The most telling quote I heard recently in a social media workshop I was running was "We can't do that - and they mustn't do it either". In other words, since senior management won't let us experiment with social media, we won't encourage other people to do so either. In this instance the organisations were housing associations, who might aim to help residents use social media. Here's the post


Love the post!

I also like the secret social media agent one :) --

As for me, I'm definitely proactive when it comes to getting things done and yes, I tend to just "do" things without much consulting. But I try not to go very far without consulting our OGC. Especially when dealing with political activism and keeping consistent with our 501c3 status. As far as convincing my higher-ups, I think we should look at it as a new way to do old business because many of the same rules apply. So like any other campaign, it’s important to be organized and have something palpable to present to your bosses. I haven’t had much trouble and the issues I have had are because I’ve been unable to quantify a number of benefits that social media has bestowed upon me. Including, communication with some of the most incredible people! (ahem Beth), so yes… break a few rules but make sure to keep track and collect data wherever you can!
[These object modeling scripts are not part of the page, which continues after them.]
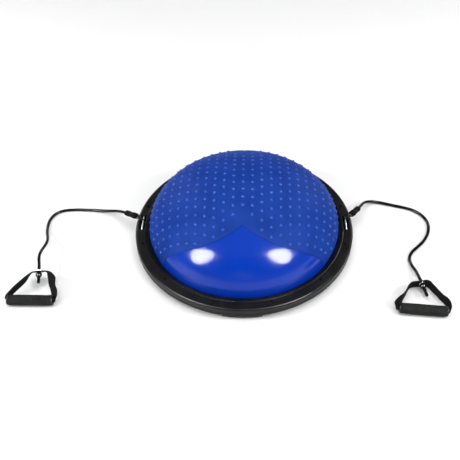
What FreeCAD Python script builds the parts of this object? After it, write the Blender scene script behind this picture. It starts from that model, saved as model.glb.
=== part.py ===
import FreeCAD, Part
import math
import os
import re
import Sketcher
from FreeCAD import Placement, Rotation, Vector

# Balance dome trainer: an inflated dome clamped in a round platform, with a resistance
# band and handle clipped to an anchor bar on each side.
# Millimetres. The origin is on the floor under the middle of the dome, +Z is up, the user's
# front is -Y, and the two anchor bars stand over the X axis.

# Driving dimensions. They go into the sheet, and every expression names them.
SIZES = {
    "base_radius": 290,
    "base_corner": 6,
    "foot_height": 10,
    "deck_thickness": 4,
    "deck_groove": 1.5,
    "deck_groove_width": 6,
    "rim_inner_radius": 236,
    "split_height": 25,
    "ring_top": 38,
    "ring_edge_round": 5,
    "lip_radius": 251,
    "lip_outer_radius": 262.5,
    "lip_bead": 3,
    "lip_bead_round": 1.6,
    "lip_drop": 5,
    "lip_round": 18,
    "flange_radius": 259,
    "skin": 3,
    "dome_radius": 249.7,
    "dome_top": 184,
    "shoulder_height": 38.5,
    "shoulder_radius": 109,
    "screw_circle": 272.5,
    "first_screw": 15,
    "screw_head_radius": 4,
    "screw_head_height": 2.5,
    "screw_drive_radius": 1.6,
    "screw_drive_depth": 1.5,
    "screw_shank_radius": 2,
    "screw_length": 17,
    "screw_recess_radius": 4.6,
    "screw_recess": 5,
    "foot_outer_radius": 284,
    "foot_inner_radius": 266,
    "foot_half_angle": 10,
    "foot_round": 1.5,
    "centre_foot_radius": 32,
    "valve_offset": 80,
    "valve_bore_radius": 4.5,
    "valve_seat_radius": 8,
    "valve_neck_radius": 6.5,
    "valve_flange_radius": 11,
    "valve_flange": 1.5,
    "valve_head_radius": 7,
    "valve_head_height": 2.4,
    "valve_plug_radius": 4.45,
    "valve_plug_length": 11,
    "valve_plug_taper": 2,
    "anchor_radius": 273,
    "anchor_height": 34,
    "anchor_bar_radius": 2,
    "anchor_bar_front": 22,
    "anchor_bar_back": 38,
    "pocket_half_width": 8,
    "pocket_front": 18,
    "pocket_back": 34,
    "pocket_floor": 18,
    "notch_half_width": 5.2,
    "notch_length": 40,
    "notch_floor": 28,
    "hook_wire_radius": 1.9,
    "hook_half_height": 5.2,
    "hook_start": 0.3,
    "hook_reach": 20,
    "hook_pitch": 25,
    "hook_nose": 4.5,
    "gate_hinge": 12,
    "gate_radius": 1.4,
    "gate_eye_radius": 1.8,
    "gate_eye_width": 1.8,
    "fork_gap": 2.2,
    "fork_depth": 3,
    "gate_shoulder": 0.6,
    "gate_pin_radius": 0.7,
    "pin_gap": 0.05,
    "gate_spring_radius": 0.7,
    "ring_wire_radius": 1.4,
    "ring_slack": 0.8,
    "ring_length": 13,
    "ring_half_width": 7.2,
    "ring_corner": 3,
    "ring_entry": 4,
    "sleeve_length": 38,
    "sleeve_neck": 9,
    "neck_width": 11,
    "neck_depth": 7,
    "sleeve_width": 13,
    "sleeve_depth": 10,
    "sleeve_round": 3,
    "tube_radius": 4,
    "tube_grip": 18,
    "tube_lead": 8,
    "plug_length": 9,
    "ball_radius": 8,
    "ball_half_length": 6,
    "left_tail_length": 17,
    "right_tail_length": 25,
    "tail_bore_radius": 2.2,
    "tail_plug_length": 10,
    "foam_length": 110,
    "foam_radius": 13.5,
    "foam_end_round": 3,
    "foam_bore_radius": 10.3,
    "core_radius": 10,
    "core_bore_radius": 8.5,
    "spin_gap": 0.3,
    "washer_thickness": 2,
    "washer_radius": 11.8,
    "webbing_width": 25,
    "webbing_thickness": 2.2,
    "webbing_inner_width": 14,
    "strap_half_length": 59.6,
    "eyelet_bore_radius": 4.4,
    "eyelet_barrel_radius": 5.5,
    "eyelet_flange_radius": 7.5,
    "eyelet_flange": 1,
}
SCREW_COUNT = 12
FOOT_COUNT = 6
DECK_GROOVES = (120, 160, 200)

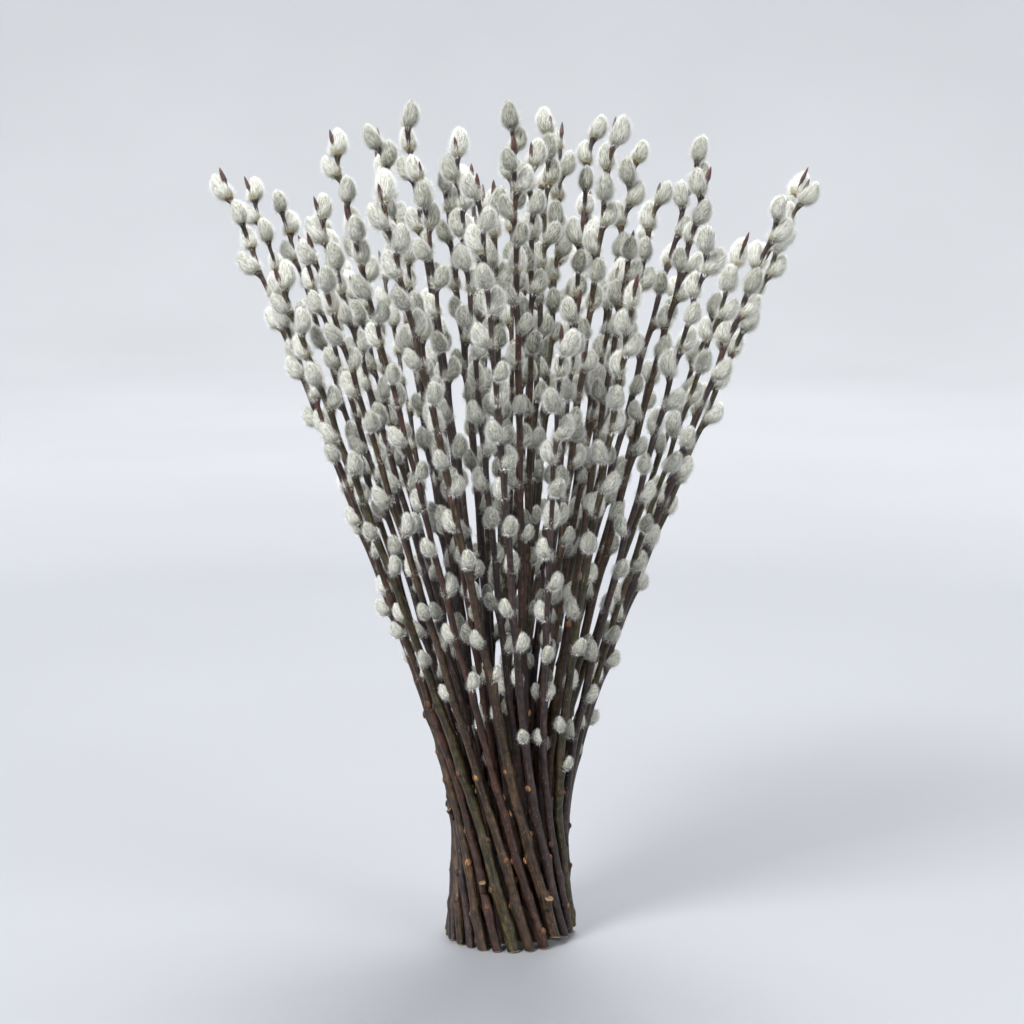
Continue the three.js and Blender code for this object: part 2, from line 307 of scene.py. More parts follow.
class Parts:
    """Gathers points and faces of one piece, with their materials, map places and normals."""

    def __init__(self):
        self.points, self.faces, self.slots, self.extra = [], [], [], {}
        self.count = 0

    def add(self, points, faces, slot, **extra):
        """faces is a list of arrays of three-sided or four-sided faces, or of (array, slot) pairs."""
        for group in faces:
            array, own = group if isinstance(group, tuple) else (group, slot)
            self.faces.append(array + self.count)
            self.slots.append(np.full(len(array), own))
        self.points.append(points)
        self.count += len(points)
        for name, values in extra.items():
            self.extra.setdefault(name, []).append(np.broadcast_to(values, (len(points), values.shape[-1])))

    def piece(self, name, materials):
        """Makes the mesh object, in metres, with its place in its mesh."""
        mesh = bpy.data.meshes.new(name)
        points = np.concatenate(self.points) * 0.001 + AXIS
        sizes = np.concatenate([np.full(len(f), f.shape[1]) for f in self.faces])
        corners = np.concatenate([f.ravel() for f in self.faces])
        mesh.vertices.add(len(points))
        mesh.vertices.foreach_set("co", points.astype(np.float32).ravel())
        mesh.loops.add(len(corners))
        mesh.loops.foreach_set("vertex_index", corners.astype(np.int32))
        mesh.polygons.add(len(sizes))
        starts = np.concatenate([[0], np.cumsum(sizes)[:-1]])
        mesh.polygons.foreach_set("loop_start", starts.astype(np.int32))
        mesh.polygons.foreach_set("material_index", np.concatenate(self.slots).astype(np.int32))
        mesh.polygons.foreach_set("use_smooth", np.full(len(sizes), True))
        if "OFBake" in self.extra:
            places = np.concatenate(self.extra["OFBake"])[corners]
            layer = mesh.uv_layers.new(name="OFBake")
            layer.uv.foreach_set("vector", places.astype(np.float32).ravel())
        if "along_wood" in self.extra:
            layer = mesh.attributes.new("along_wood", "FLOAT_VECTOR", "POINT")
            values = np.concatenate(self.extra["along_wood"])
            layer.data.foreach_set("vector", values.astype(np.float32).ravel())
        mesh.update(calc_edges=True)
        mesh.validate()
        if "normal" in self.extra:
            normals = np.concatenate(self.extra["normal"])
            mesh.normals_split_custom_set_from_vertices(normals.tolist())
        for material in materials:
            mesh.materials.append(material)
        piece = bpy.data.objects.new(name, mesh)
        bpy.context.scene.collection.objects.link(piece)
        return piece


# ---- wood ----

BARK, CUT, BUD, SCAR = range(4)  # places in the list of a wood's materials


def nodes_of(branch, dice):
    """Heights and sides of the nodes: one under each catkin, and bud scars down the bare wood, with one
    in every SCAR_SPACING or so. Also the number of bud scars."""
    catkins = [(c.z - 1, c.across) for c in branch.catkins]
    heights, sides = [], []
    z = branch.foot + dice.uniform(*LOWEST_SCAR)
    end = min([h for h, _ in catkins], default=branch.lowest) - SCARS_BELOW
    while z < end:
        angle = branch.first_angle + NODE_TURN * len(heights) + dice.uniform(-0.5, 0.5)
        heights.append(z)
        sides.append([math.cos(angle), math.sin(angle), 0])
        z += SCAR_SPACING * dice.uniform(0.75, 1.4)
    scars = len(heights)
    heights += [h for h, _ in catkins[::-1]]
    sides += [a for _, a in catkins[::-1]]
    return np.array(heights), np.array(sides).reshape(-1, 3), scars


def wood_line(branch, z, heights, sides, phases):
    """The middle of the wood: the branch's line, pulled to each node's side as a zigzag whose corners are
    the nodes, with two slow waves each way. Also the radius, which swells over the last 8 mm below each
    node and falls off over 2.2 mm above it, as bell curves, with a slighter move to the node's side."""
    radius = wood_radius(branch, z)
    pull = np.stack([np.interp(z, heights, sides[:, k]) for k in range(3)], -1)
    fade = np.clip((z - branch.foot) / 20, 0, 1) * np.clip((branch.top - z) / 30, 0, 1)
    waves = [np.sin(z / 31 + phases[0]) + np.sin(z / 13 + phases[1]) * 0.4]
    waves += [np.sin(z / 27 + phases[2]) + np.sin(z / 11 + phases[3]) * 0.4, 0 * z]
    middle = centre(branch, z) + fade[:, None] * (ZIGZAG * pull + 0.18 * np.stack(waves, -1))
    gap = z[:, None] - heights
    bump = np.where(gap < 0, np.exp(-((gap / 8) ** 2)), np.exp(-((gap / 2.2) ** 2)))
    middle += (bump[..., None] * sides).sum(1) * (0.16 * radius)[:, None]
    return middle, radius * (1 + NODE_SWELL * bump.max(1, initial=0))


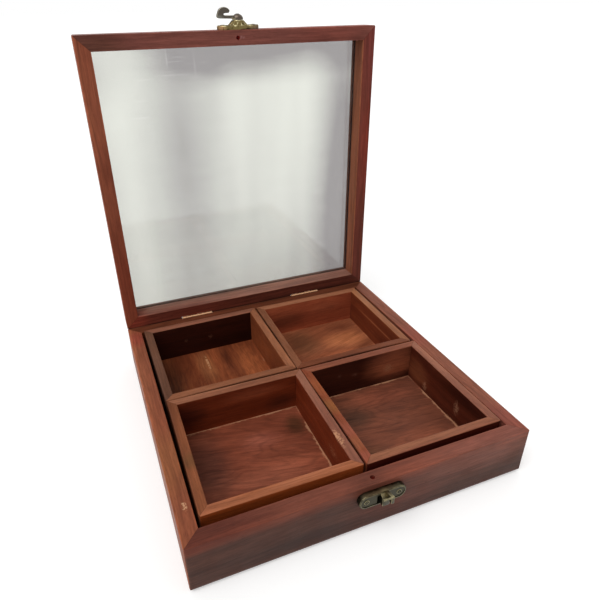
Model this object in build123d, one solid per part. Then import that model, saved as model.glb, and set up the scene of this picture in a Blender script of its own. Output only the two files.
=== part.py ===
from build123d import *

import os
from math import sqrt

# A square wooden fruit box: mitred base, hinged glass lid, four lift-out trays and a hook clasp.
# Millimetres. Origin: centre of the underside. +X right, +Y to the back, +Z up; the lid stands open.

# Base box
box_width = 203.0
box_depth = 204.0
base_height = 33.0
wall = 9.2
panel_thickness = 4.0
panel_seat = 4.0
outer_round = 3.5
joint_ease = 0.4
corner_ease = 1.2
inner_ease = 0.4

# Lid
lid_thickness = 18.0
rail = 9.2
lid_gap = 0.3
lid_open_angle = 90.0
glass_thickness = 3.0
glass_depth = 12.0
glass_seat = 4.0
glass_edge_clearance = 0.3
glass_face_clearance = 0.2

# Trays, sized to lie loose in the base: what is left over in X and Y, and the mean gap between two
tray_play_x = 4.6
tray_play_y = 5.6
tray_gap = 1.0
tray_wall = 5.4
tray_floor = 4.0
tray_proud = 1.6
tray_ease = 0.5
tray_corner_ease = 0.8
# Each hand-made tray: which pocket it lies in, its drift there as shares of the free gap in X and Y,
# its own width and depth as shares of the mean ones, and its turn in degrees
tray_shares = {
    "back_left": (-1, 1, -0.17, 1.02, 0.991, 0.986, 0.3),
    "back_right": (1, 1, -0.44, 0.63, 0.997, 0.988, -0.4),
    "front_left": (-1, -1, 0.18, 0.85, 1.007, 1.021, -0.7),
    "front_right": (1, -1, 0.24, 0.41, 1.001, 1.021, -0.1),
}

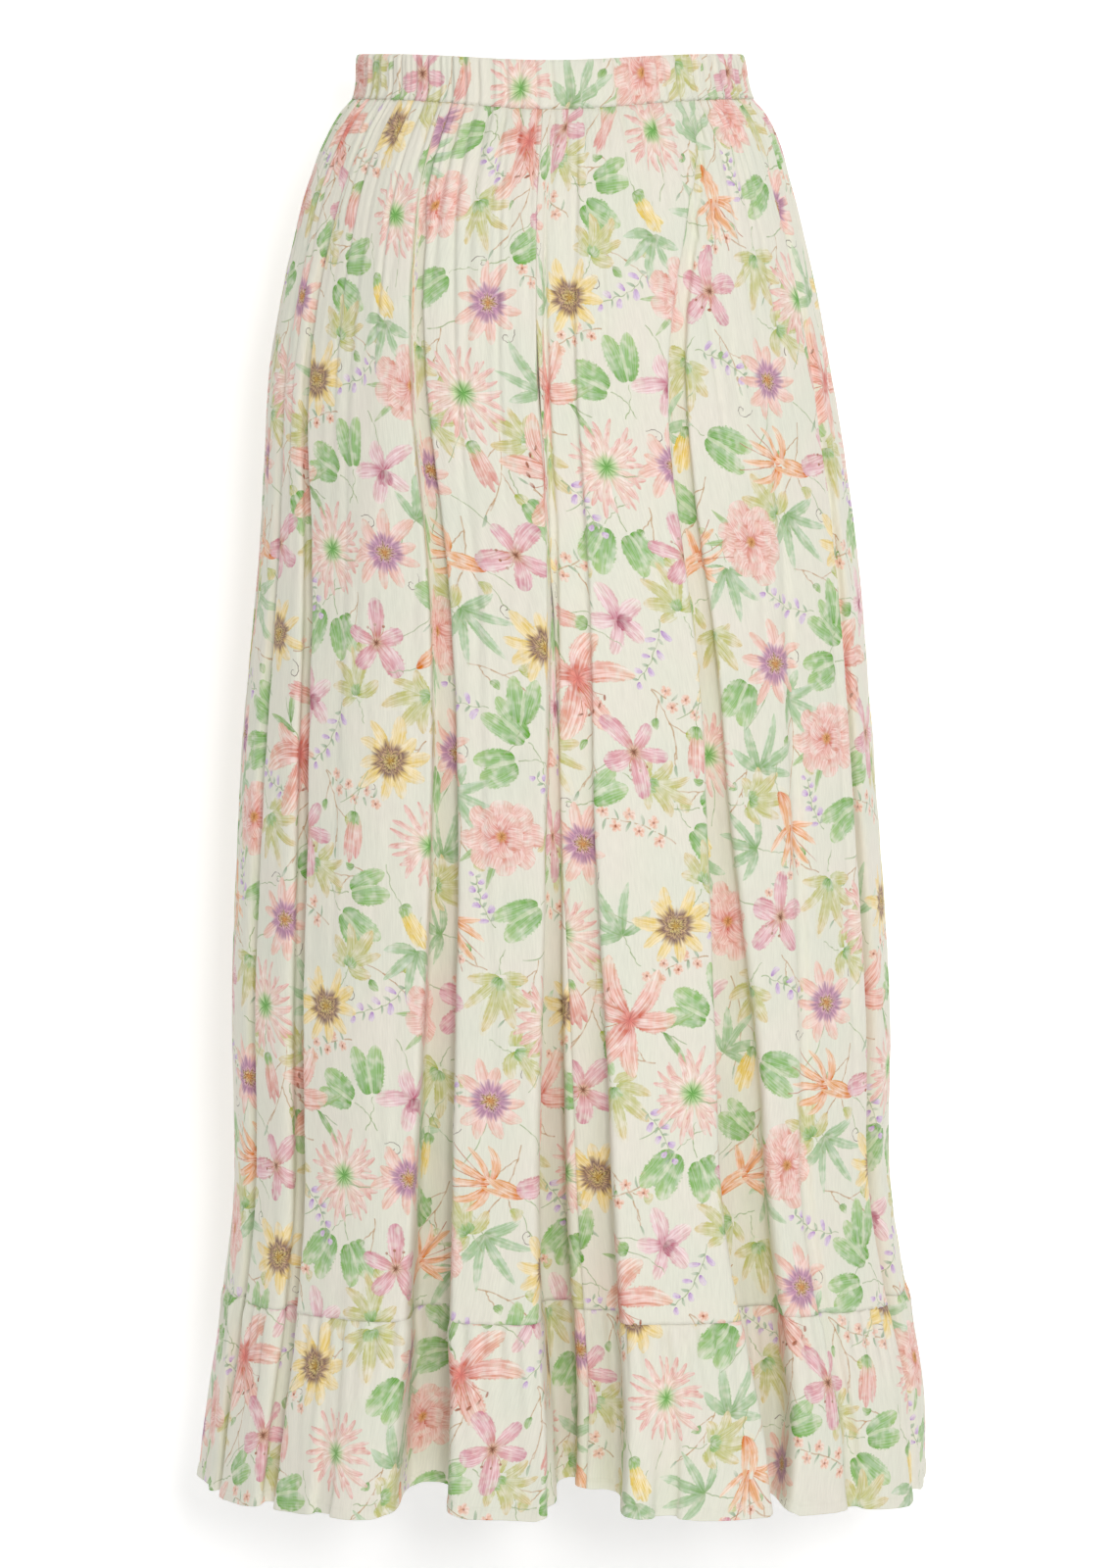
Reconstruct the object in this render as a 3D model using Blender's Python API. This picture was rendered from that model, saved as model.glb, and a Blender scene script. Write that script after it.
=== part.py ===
"""Wrap skirt: a long gathered skirt with a closed elastic waistband and a hem frill.

The back faces -Y, the wrap closes over the front at +Y, and the origin is the middle
of the waist. Every cloth piece is a wall between two surfaces of one shape function:
an oval that widens from waist to hem, with hand-placed folds and gathers pressed in.
A place on the cloth is an angle in degrees, 0 at the centre back and 90 at the +X side
seam, and a drop in metres below the middle of the waistband.
"""
from collections import namedtuple

import bmesh
import bpy
import numpy as np

# Lengths of the garment, in metres
BAND_TOP = -0.0165
BAND_SEAM = 0.0145
FRILL_SEAM = 0.8505
HEM = 0.985
SEAM_GAP = 0.0003
CLOTH_WALL = 0.0016
BAND_WALL = 0.0030
MEAN_RADIUS = 0.2

# The under front lies this far inside the over front, at the waist and at the hem
LAP_AT_WAIST = 0.0032
LAP_AT_HEM = 0.0065

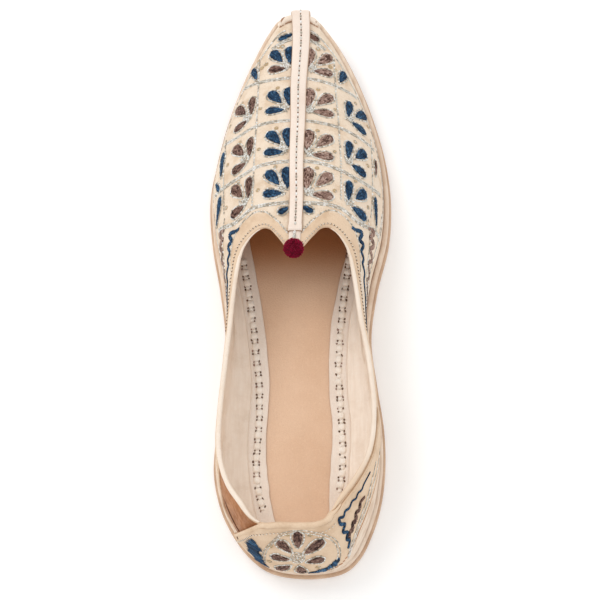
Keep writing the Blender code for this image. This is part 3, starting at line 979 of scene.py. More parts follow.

Will Hull - United Cerebral Palsy National Office  eAdvocacy/eCommunications Coordinator

We kind of dove in using Facebook when the "Causes" application came out. Once I got the ball rolling on that, with my boss allowing experimentation, we are now on YouTube, MySpace and We are now converting a weekly e-newsletter into a blog because there are more features that we can use to enhance the delivery of our message to our 96 affiliates world-wide.

Starting small is key and working slowly to gain acceptance of one social network and they providing the numbers that visit these social networks also helps management make the decision, something you can find at that ranks web traffic.

Statistics for the data people and the big idea for the intuitive people in reflecting using the Myers-Briggs personality model.